The Indian blog Trak.in News asserts that the Indian government had backed the deal at the highest level, with Prime Minister Manmohan Singh expressly giving the combination his support. The blog also suggests that the real issue was whether the national character of the combined business would be Indian of South African. South Africa’s insistence on the dual listing was a cover for this point. On the other side, the Indian authorities believed, but seem not to have stated, that the dual listing would effectively set a conversion rate for the rupee that could differ from the official rate of exchange. 

Both companies’ share prices rose after termination was announced. Stock analysts who had trepidations were pleased to see the transaction crater. It therefore is possible that, in addition to political agendas, there were financial issues underlying the headline events. Investors may not have been as supportive of the transaction as were the managements of Bharti and MTN. 

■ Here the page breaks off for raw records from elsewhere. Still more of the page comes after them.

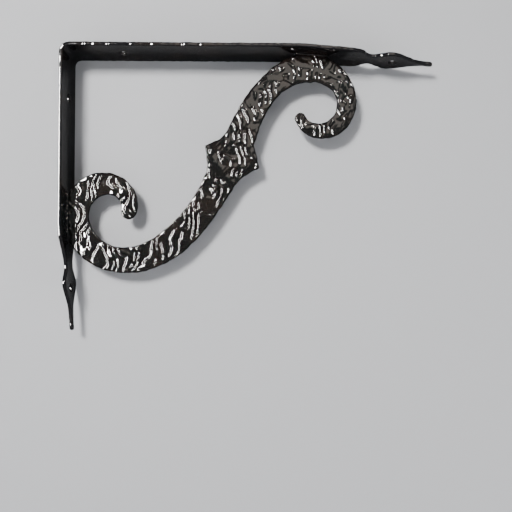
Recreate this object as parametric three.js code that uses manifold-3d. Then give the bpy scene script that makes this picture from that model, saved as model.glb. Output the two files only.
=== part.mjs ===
// Wrought iron shelf bracket: an L of flat bar whose ends are forged to spear finials,
// braced by an S scroll cut from plate, with a barb on each side of the scroll's middle.
// Millimetres. +X runs out from the wall, +Z up, and Y across the bar. The origin is on the
// wall leg's flat back, midway between its two screw holes.
// Outlines are worked out in two flat coordinates: out from the wall, and down from the shelf.

import * as THREE from "three";
import { mergeVertices } from "three/addons/utils/BufferGeometryUtils.js";
import Module from "manifold-3d";

// Bar
const BAR_WIDTH = 22;
const BAR_THICKNESS = 2;
const BEND_RADIUS = 5; // outside of the bend at the corner
const SCREW_HOLE = 4.4; // diameter

// Shelf leg, across the top. A finial's places are measured back from its tip.
const SHELF_LEG = {
  length: 203,
  cornerHole: 31.3, // from the corner
  eyeHole: 22.5, // back from the tip
  kickLength: 73, // the last stretch, which leans in towards the scroll
  kickAngle: 4.7, // degrees
  shoulder: { back: 50, width: BAR_WIDTH },
  slope: { back: 41.5, width: 19.8 },
  neck: { back: 35, width: 9.6 },
  bulb: { back: 23.8, width: 18.9 },
  finger: { back: 9.6, width: 4.9 },
  tipWidth: 2.6,
};

// Wall leg, down the wall
const WALL_LEG = {
  length: 154,
  cornerHole: 26.8,
  eyeHole: 23,
  kickLength: 57.5,
  kickAngle: 3.7,
  shoulder: { back: 50.5, width: BAR_WIDTH },
  slope: { back: 45.5, width: 16.8 },
  neck: { back: 34.7, width: 8.8 },
  bulb: { back: 25, width: 17.6 },
  finger: { back: 13, width: 4.7 },
  tipWidth: 2.2,
};

// Scroll. Each arm is listed in equal steps from the scroll's middle to the arm's end. Its bends
// say how many degrees the centreline turns over one step at the rate it has at each step's ends.
const PLATE_THICKNESS = 3;
const EDGE_BEVEL = 0.5;
const MIDDLE_HEADING = 117.1; // degrees that the wall arm's start is turned down from straight out
const WALL_ARM = {
  length: 175.9,
  bends: [-1.5, 12.3, 27.2, 55.1, 70.5, 108.2, 151.5],
  halfWidths: [9.3, 7.85, 7.9, 6.95, 6.95, 6.6, 4.2],
};
const SHELF_ARM = {
  length: 138.5,
  bends: [-19.8, 15.6, 27.6, 59.4, 69, 87.7, 122.2],
  halfWidths: [9.3, 7.5, 6.8, 8.05, 5.65, 4.9, 3],
};

// Barbs on the scroll's upper and lower edge. Places run along the scroll from its middle,
// positive down the wall arm; hollow is the power that its flank falls away with.
const UPPER_BARB = {
  tip: 1.8,
  height: 7,
  shelfSide: { reach: 12.5, hollow: 1.5 },
  wallSide: { reach: 13.5, hollow: 1.45 },
};
const LOWER_BARB = {
  tip: -0.6,
  height: 6.8,
  shelfSide: { reach: 9, hollow: 1 },
  wallSide: { reach: 15, hollow: 1.9 },
};

// Fits
const WELD_GAP = 0.3; // between the scroll and the bar that it is welded to
const WALL_SEAT = 2.5; // how much of each curl's round back is cut flat where it meets its leg
const SHELF_SEAT = 1;

// Fineness of the facets
const SCROLL_STEP = 2.2;
const BARB_STEP = 0.9;
const FINIAL_STEPS = 44;
const ROUND_STEPS = 8;
const HOLE_SIDES = 24;
const SPARE = 10; // how far a cutting shape runs past what it cuts
const SEATING_PASSES = 4; // rounds of moving the scroll against both legs
const SAME_POINT = 1e-4; // corners closer than this are one

const wasm = await Module();
wasm.setup();

const black = (roughness) =>
  new THREE.MeshStandardMaterial({ color: 0x101012, roughness, metalness: 0 });

// Solids

function solid(geometry) {
  const bare = geometry.clone();
  bare.deleteAttribute("normal");
  bare.deleteAttribute("uv");
  const merged = mergeVertices(bare, SAME_POINT);
  return new wasm.Manifold(
    new wasm.Mesh({
      numProp: 3,
      vertProperties: new Float32Array(merged.attributes.position.array),
      triVerts: new Uint32Array(merged.index.array),
    }),
  );
}

function geometryOf(body) {
  const { vertProperties, triVerts } = body.getMesh();
  const geometry = new THREE.BufferGeometry();
  geometry.setAttribute("position", new THREE.BufferAttribute(vertProperties, 3));
  geometry.setIndex(new THREE.BufferAttribute(triVerts, 1));
  geometry.computeVertexNormals();
  return geometry;
}

// A flat outline in (out, down) made a plate of the given thickness, centred across the bar.
function upright(shape, thickness, bevel = 0) {
  const geometry = new THREE.ExtrudeGeometry(shape, {
    depth: thickness - 2 * bevel,
    bevelEnabled: bevel > 0,
    bevelThickness: bevel,
    bevelSize: bevel,
    bevelOffset: -bevel,
    bevelSegments: 1,
  });
  return geometry.translate(0, 0, bevel - thickness / 2).rotateX(Math.PI / 2);
}

function outline(points) {
  return new THREE.Shape(points.map(([out, down]) => new THREE.Vector2(out, -down)));
}

// Bar

const radians = THREE.MathUtils.degToRad;

// How far a leg's outer face has leaned in, at a distance from the corner.
function lean(leg, distance) {
  const past = Math.max(0, distance - (leg.length - leg.kickLength));
  return past * Math.tan(radians(leg.kickAngle));
}

// A leg's face at a depth under its outer face: where it kicks, and a place past its tip.
function legLine(leg, depth) {
  const angle = radians(leg.kickAngle);
  const kick = leg.length - leg.kickLength;
  const run = leg.kickLength + SPARE;
  const [cos, sin] = [Math.cos(angle), Math.sin(angle)];
  return [
    [kick - depth * Math.tan(angle / 2), depth],
    [kick + run * cos - depth * sin, run * sin + depth * cos],
  ];
}

// The whole L's line at a depth under its outer face, from the wall leg's end to the shelf leg's.
function barLine(depth) {
  const radius = Math.max(BEND_RADIUS - depth, WELD_GAP);
  const centre = depth + radius;
  const bend = [];
  for (let i = 0; i <= ROUND_STEPS; i++) {
    const turn = (Math.PI / 2) * (i / ROUND_STEPS);
    bend.push([centre - radius * Math.cos(turn), centre - radius * Math.sin(turn)]);
  }
  const down = legLine(WALL_LEG, depth).map(([distance, lift]) => [lift, distance]);
  return [...down.reverse(), ...bend, ...legLine(SHELF_LEG, depth)];
}

// A leg's outline seen on its broad face: (distance from the corner, across).
function finialShape(leg) {
  const radius = leg.tipWidth / 2;
  const centre = new THREE.Vector2(leg.length - radius, 0);
  const bends = [leg.shoulder, leg.slope, leg.neck, leg.bulb, leg.finger].map(
    ({ back, width }) => new THREE.Vector2(leg.length - back, width / 2),
  );
  const tipStart = new THREE.Vector2(centre.x, radius);
  const edge = new THREE.SplineCurve([...bends, tipStart]).getPoints(FINIAL_STEPS);
  const tip = [];
  for (let i = 1; i < ROUND_STEPS; i++) {
    const turn = Math.PI * (0.5 - i / ROUND_STEPS);
    tip.push(new THREE.Vector2(Math.cos(turn), Math.sin(turn)).multiplyScalar(radius).add(centre));
  }
  const upper = [new THREE.Vector2(-SPARE, BAR_WIDTH / 2), ...edge];
  const lower = upper.map((p) => new THREE.Vector2(p.x, -p.y)).reverse();
  return new THREE.Shape([...upper, ...tip, ...lower]);
}

// Leg coordinates are (distance from the corner, across, depth under the outer face).
const onShelfLeg = (geometry) => geometry.rotateX(Math.PI);
const onWallLeg = (geometry) => geometry.rotateY(Math.PI / 2);

function finialSolid(leg, place) {
  const depth = lean(leg, leg.length) + BAR_THICKNESS + 2 * SPARE;
  const prism = new THREE.ExtrudeGeometry(finialShape(leg), { depth, bevelEnabled: false });
  return solid(place(prism.translate(0, 0, -SPARE)));
}

function holeSolid(leg, distance, place) {
  const radius = SCREW_HOLE / 2;
  const drill = new THREE.CylinderGeometry(radius, radius, BAR_THICKNESS + SPARE, HOLE_SIDES);
  drill.rotateX(Math.PI / 2);
  if (distance > leg.length - leg.kickLength) drill.rotateY(-radians(leg.kickAngle));
  return solid(place(drill.translate(distance, 0, lean(leg, distance) + BAR_THICKNESS / 2)));
}

function makeStrap() {
  const side = outline([...barLine(0), ...barLine(BAR_THICKNESS).reverse()]);
  let bar = solid(upright(side, BAR_WIDTH + SPARE));
  bar = bar.intersect(finialSolid(SHELF_LEG, onShelfLeg).add(finialSolid(WALL_LEG, onWallLeg)));
  for (const [leg, place] of [
    [SHELF_LEG, onShelfLeg],
    [WALL_LEG, onWallLeg],
  ]) {
    bar = bar.subtract(holeSolid(leg, leg.cornerHole, place));
    bar = bar.subtract(holeSolid(leg, leg.length - leg.eyeHole, place));
  }
  return bar;
}

// Scroll

// A value that is listed at equal steps along an arm, at a share of the arm's length.
function along(list, share) {
  const place = share * (list.length - 1);
  const step = Math.min(Math.floor(place), list.length - 2);
  return THREE.MathUtils.lerp(list[step], list[step + 1], place - step);
}

// How far a barb stands out from the edge, at a place along the scroll.
function barbHeight(barb, place) {
  const flank = place < barb.tip ? barb.shelfSide : barb.wallSide;
  const fall = Math.abs(place - barb.tip) / flank.reach;
  return fall < 1 ? barb.height * (1 - fall) ** flank.hollow : 0;
}

const barbEnd = Math.max(
  ...[UPPER_BARB, LOWER_BARB].flatMap(({ tip, shelfSide, wallSide }) => [
    shelfSide.reach - tip,
    wallSide.reach + tip,
  ]),
);

// One arm's stations from the middle to its end; sign is +1 on the wall arm and -1 on the shelf arm.
function armStations(arm, sign) {
  const stations = [];
  let heading = radians(MIDDLE_HEADING) + (sign < 0 ? Math.PI : 0);
  let [out, down] = [0, 0];
  let place = 0;
  while (place < arm.length) {
    const half = along(arm.halfWidths, place / arm.length);
    stations.push({ out, down, heading, place: sign * place, half });
    const step = Math.min(place < barbEnd ? BARB_STEP : SCROLL_STEP, arm.length - place);
    const steps = (step / arm.length) * (arm.bends.length - 1);
    const turn = radians(along(arm.bends, (place + step / 2) / arm.length) * steps);
    out += step * Math.cos(heading + turn / 2);
    down += step * Math.sin(heading + turn / 2);
    heading += turn;
    place += step;
  }
  stations.push({ out, down, heading, place: sign * arm.length, half: arm.halfWidths.at(-1) });
  return stations;
}

// The scroll's edge on one side of the centreline (+1 towards the corner, -1 away from it).
function edgePoint({ out, down, heading, place, half }, sign, side) {
  const barb = side > 0 ? UPPER_BARB : LOWER_BARB;
  const reach = sign * side * (half + barbHeight(barb, place));
  return [out - reach * Math.sin(heading), down + reach * Math.cos(heading)];
}

function roundEnd({ out, down, heading, half }) {
  const points = [];
  for (let i = 1; i < ROUND_STEPS; i++) {
    const turn = heading + Math.PI * (0.5 - i / ROUND_STEPS);
    points.push([out + half * Math.cos(turn), down + half * Math.sin(turn)]);
  }
  return points;
}

function scrollOutline() {
  const wall = armStations(WALL_ARM, 1);
  const shelf = armStations(SHELF_ARM, -1);
  const edge = (side) => [
    ...shelf.slice(1).reverse().map((s) => edgePoint(s, -1, side)),
    ...wall.map((s) => edgePoint(s, 1, side)),
  ];
  return [...edge(1), ...roundEnd(wall.at(-1)), ...edge(-1).reverse(), ...roundEnd(shelf.at(-1))];
}

// Moves the outline until each curl reaches its seat's depth past the inner face of its leg.
function seated(points) {
  const past = (leg, distance, depth) => BAR_THICKNESS + lean(leg, distance) - depth;
  let placed = points;
  for (let pass = 0; pass < SEATING_PASSES; pass++) {
    const wallReach = Math.max(...placed.map(([out, down]) => past(WALL_LEG, down, out)));
    const shelfReach = Math.max(...placed.map(([out, down]) => past(SHELF_LEG, out, down)));
    placed = placed.map(([out, down]) => [out + wallReach - WALL_SEAT, down + shelfReach - SHELF_SEAT]);
  }
  return placed;
}

function makeScroll() {
  const plate = solid(upright(outline(seated(scrollOutline())), PLATE_THICKNESS, EDGE_BEVEL));
  const outside = [
    [SHELF_LEG.length + SPARE, -SPARE],
    [-SPARE, -SPARE],
    [-SPARE, WALL_LEG.length + SPARE],
  ];
  const keepOut = outline([...barLine(BAR_THICKNESS + WELD_GAP), ...outside]);
  return plate.subtract(solid(upright(keepOut, BAR_WIDTH)));
}

// Bracket

const bracket = new THREE.Group();
bracket.position.z = (WALL_LEG.cornerHole + WALL_LEG.length - WALL_LEG.eyeHole) / 2;

const strap = new THREE.Mesh(geometryOf(makeStrap()), black(0.3));
strap.name = "strap";
bracket.add(strap);

const scroll = new THREE.Mesh(geometryOf(makeScroll()), black(0.25));
scroll.name = "scroll";
bracket.add(scroll);

export default bracket;
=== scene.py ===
"""A wrought iron shelf bracket: its forged strap, its hammered S scroll, its welds and the stage.

The plain solids come from the frame. Each piece here takes its outline from its solid, fills it
with a fine sheet on both faces, rounds its edges and hammers it.
"""

import math

import bpy
import numpy as np
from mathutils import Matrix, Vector
from mathutils.geometry import delaunay_2d_cdt


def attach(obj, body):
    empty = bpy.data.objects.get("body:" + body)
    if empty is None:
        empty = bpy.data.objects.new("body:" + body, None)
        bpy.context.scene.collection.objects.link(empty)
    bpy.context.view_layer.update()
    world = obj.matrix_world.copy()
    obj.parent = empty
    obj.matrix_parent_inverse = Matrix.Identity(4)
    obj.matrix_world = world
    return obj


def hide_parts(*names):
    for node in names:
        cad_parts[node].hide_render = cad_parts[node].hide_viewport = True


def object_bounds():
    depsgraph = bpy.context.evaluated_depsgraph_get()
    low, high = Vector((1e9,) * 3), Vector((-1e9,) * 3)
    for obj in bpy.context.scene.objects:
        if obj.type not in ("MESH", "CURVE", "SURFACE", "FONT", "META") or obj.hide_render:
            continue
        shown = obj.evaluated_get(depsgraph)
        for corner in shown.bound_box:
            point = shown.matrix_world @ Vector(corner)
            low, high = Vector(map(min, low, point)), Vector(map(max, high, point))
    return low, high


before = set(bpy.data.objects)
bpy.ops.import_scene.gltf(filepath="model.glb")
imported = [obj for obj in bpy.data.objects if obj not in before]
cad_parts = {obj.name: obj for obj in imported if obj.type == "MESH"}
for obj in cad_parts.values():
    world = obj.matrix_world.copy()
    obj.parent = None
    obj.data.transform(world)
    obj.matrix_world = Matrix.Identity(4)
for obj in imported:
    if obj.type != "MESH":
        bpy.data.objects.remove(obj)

CAD_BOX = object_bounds()

bl_info = {
    "name": "Wrought Iron Shelf Bracket",
    "version": (1, 0, 0),
    "blender": (4, 5, 0),
    "location": "3D View > Sidebar > Bracket",
    "description": "Hammered strap, scroll and welds of a shelf bracket, and its studio stage",
    "category": "Object",
}

MM = 0.001  # the settings are in metres, but outlines and the forging's named sizes in millimetres
SHARP = math.radians(28)  # a corner of an outline that turns more than this stays sharp
ALL_ROUND = math.radians(180)  # no corner stays sharp
LONGEST_RUN = 2.5  # between an outline's points, before it is smoothed
SQUARE_ON = 0.999  # least part of a normal along an axis, on a face square to that axis


# Sizes and colours that a user would change

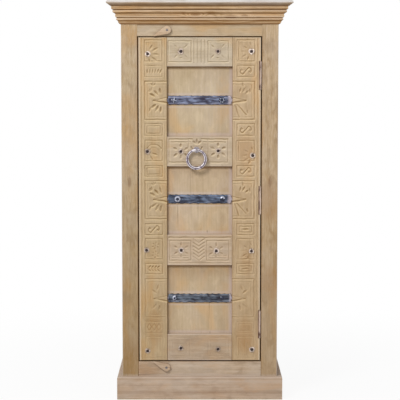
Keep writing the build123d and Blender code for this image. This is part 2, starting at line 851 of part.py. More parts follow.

After September 30, both governments issued the usual palliatives, saying that they remain open for business and underscoring the importance of FDI. Rather than helping business decide whether to pursue cross-border deals in emerging economies, however, these positions and unarticulated rationales only obscure the facts. The recovery from the worldwide turndown is in its early stages. Obfuscations and half-truths do not bring recovery any nearer, as they only add uncertainty where business strategists would prefer to deal with articulated policies and certainties. 

What is true for developing economies such as South Africa and India is also true for the United States. Efforts to generate inbound investment must be very transparent and free from hidden conditions. Actual decisions and measures must align with policy pronouncements. In an environment in which the U.S. is hotly competing with other countries for inbound FDI, the U.S. government cannot afford to be less than utterly committed to inbound investors. Anything less will lead those investors to look for greener pastures—a lesson that South Africa may yet learn.